_Source excerpt_
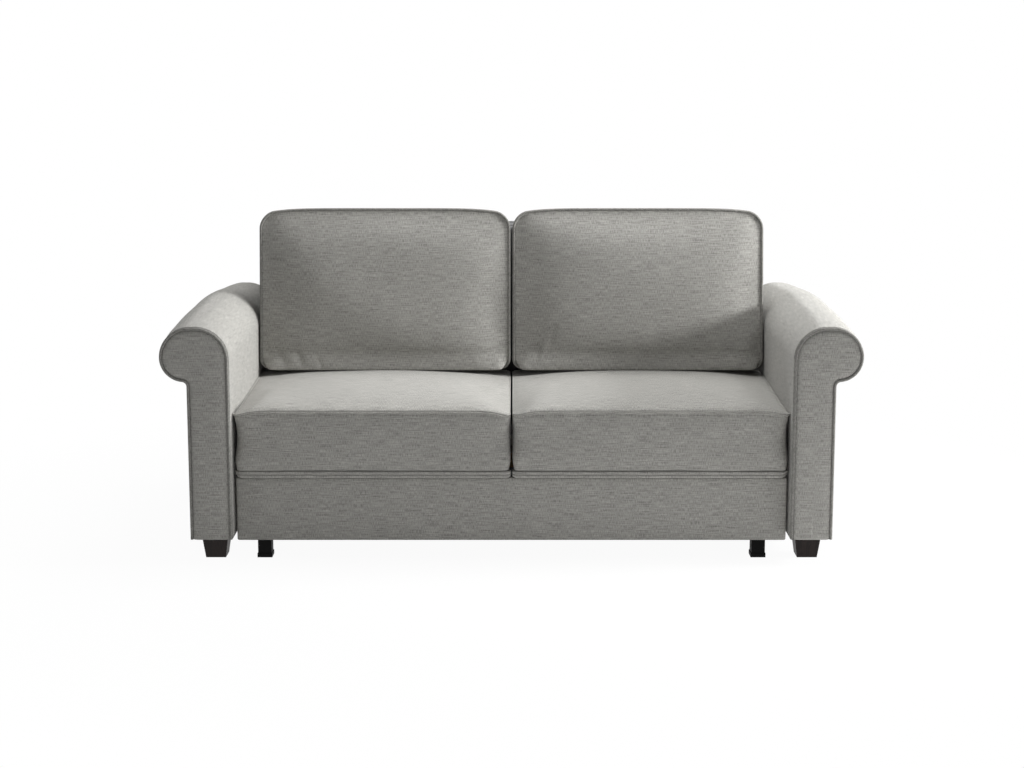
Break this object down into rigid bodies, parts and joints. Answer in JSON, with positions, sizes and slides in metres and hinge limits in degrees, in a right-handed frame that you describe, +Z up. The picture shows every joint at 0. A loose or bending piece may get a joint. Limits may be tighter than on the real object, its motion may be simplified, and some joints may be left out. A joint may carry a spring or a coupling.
{
  "type": "sleeper sofa with pull out bed",
  "caption": "Two-seat rolled-arm sofa in grey slub weave with piped cushions; the seat rolls forward on front legs and rear rollers and draws out a folding bed.",
  "frame": {"origin": "on the floor under the middle of the closed sofa's box", "axes": "+Z up, -Y to the front where the seat rolls out, +X to the right arm as seen in the picture"},
  "size_m": [2.03, 1.02, 0.9855],
  "materials": {
    "grey_weave": "matte",
    "grey_piping": "matte",
    "dark_wood": "satin",
    "black_steel": "satin",
    "black_plastic": "matte",
    "grey_plastic": "matte",
    "birch_slat": "satin",
    "mattress_ticking": "matte",
    "roller_nylon": "satin",
    "plywood": "matte",
    "zinc_steel": "satin",
    "grey_steel": "satin"
  },
  "bodies": {
    "carcass": {"back_bolts": "zinc_steel", "back_cover": "grey_weave", "back_frame": "plywood", "bracket_bolts": "zinc_steel", "foot_bolts": "zinc_steel", "front_feet": "dark_wood", "head_pivot_pins": "zinc_steel", "left_arm_cover": "grey_weave", "left_arm_facing": "grey_weave", "left_arm_frame": "plywood", "left_arm_piping": "grey_piping", "left_hinge_bracket": "grey_steel", "rear_feet": "dark_wood", "rear_stretcher": "plywood", "right_arm_cover": "grey_weave", "right_arm_facing": "grey_weave", "right_arm_frame": "plywood", "right_arm_piping": "grey_piping", "right_hinge_bracket": "grey_steel"},
    "head_section": {"head_cross_tubes": "grey_steel", "head_fold_pins": "zinc_steel", "head_hinge_plates": "grey_steel", "head_leg_pins": "zinc_steel", "head_mattress": "mattress_ticking", "head_side_rails": "grey_steel", "head_slat_caps": "grey_plastic", "head_slats": "birch_slat"},
    "middle_section": {"middle_cross_tubes": "grey_steel", "middle_hinge_plates": "grey_steel", "middle_mattress": "mattress_ticking", "middle_side_rails": "grey_steel", "middle_slat_caps": "grey_plastic", "middle_slats": "birch_slat"},
    "support_leg": {"support_leg_axle": "grey_steel", "support_leg_crossbar": "grey_steel", "support_leg_feet": "black_plastic", "support_leg_posts": "grey_steel"},
    "seat_section": {"base_panel": "grey_weave", "front_leg_caps": "black_plastic", "left_front_leg": "black_steel", "left_hinge_arm": "grey_steel", "left_roller_fork": "grey_steel", "left_seat_cushion": "grey_weave", "left_seat_lip": "grey_weave", "right_front_leg": "black_steel", "right_hinge_arm": "grey_steel", "right_roller_fork": "grey_steel", "right_seat_cushion": "grey_weave", "right_seat_lip": "grey_weave", "roller_axles": "zinc_steel", "seat_cross_tubes": "grey_steel", "seat_pivot_pins": "zinc_steel", "seat_side_rails": "grey_steel", "seat_slats": "birch_slat"},
    "left_roller": {"left_roller": "roller_nylon"},
    "left_back_cushion": {"left_back_cushion": "grey_weave", "left_back_cushion_piping": "grey_piping"},
    "right_roller": {"right_roller": "roller_nylon"},
    "right_back_cushion": {"right_back_cushion": "grey_weave", "right_back_cushion_piping": "grey_piping"}
  },
  "joints": [
    {"name": "bed_fold", "type": "hinge", "parent": "carcass", "child": "head_section", "pos_m": [0, 0.36, 0.34], "axis": [1, 0, 0], "range_deg": [0, 89]},
    {"name": "middle_fold", "type": "hinge", "parent": "head_section", "child": "middle_section", "pos_m": [0, 0.34997, 0.91491], "axis": [1, 0, 0], "range_deg": [-178, 0]},
    {"name": "seat_fold", "type": "hinge", "parent": "middle_section", "child": "seat_section", "pos_m": [0, 0.33993, 0.34], "axis": [1, 0, 0], "range_deg": [0, 89]},
    {"name": "support_leg_swing", "type": "hinge", "parent": "head_section", "child": "support_leg", "pos_m": [0, 0.36475, 0.87016], "axis": [1, 0, 0], "range_deg": [-89, 0]},
    {"name": "left_roller_spin", "type": "hinge", "parent": "seat_section", "child": "left_roller", "pos_m": [-0.732, 0.18493, 0.03], "axis": [1, 0, 0], "continuous": true},
    {"name": "left_back_cushion_lift", "type": "slide", "parent": "seat_section", "child": "left_back_cushion", "axis": [0, 0, 1], "range_m": [0, 0.35]},
    {"name": "right_roller_spin", "type": "hinge", "parent": "seat_section", "child": "right_roller", "pos_m": [0.732, 0.18493, 0.03], "axis": [1, 0, 0], "continuous": true},
    {"name": "right_back_cushion_lift", "type": "slide", "parent": "seat_section", "child": "right_back_cushion", "axis": [0, 0, 1], "range_m": [0, 0.35]}
  ],
  "couplings": [
    {"joint": "middle_fold", "follows": "bed_fold", "ratio": -2},
    {"joint": "seat_fold", "follows": "bed_fold", "ratio": 1},
    {"joint": "support_leg_swing", "follows": "bed_fold", "ratio": -1}
  ]
}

_The request_
Give the number of lines in the data that contain "picture", with no other words.

_Answer for the task_
2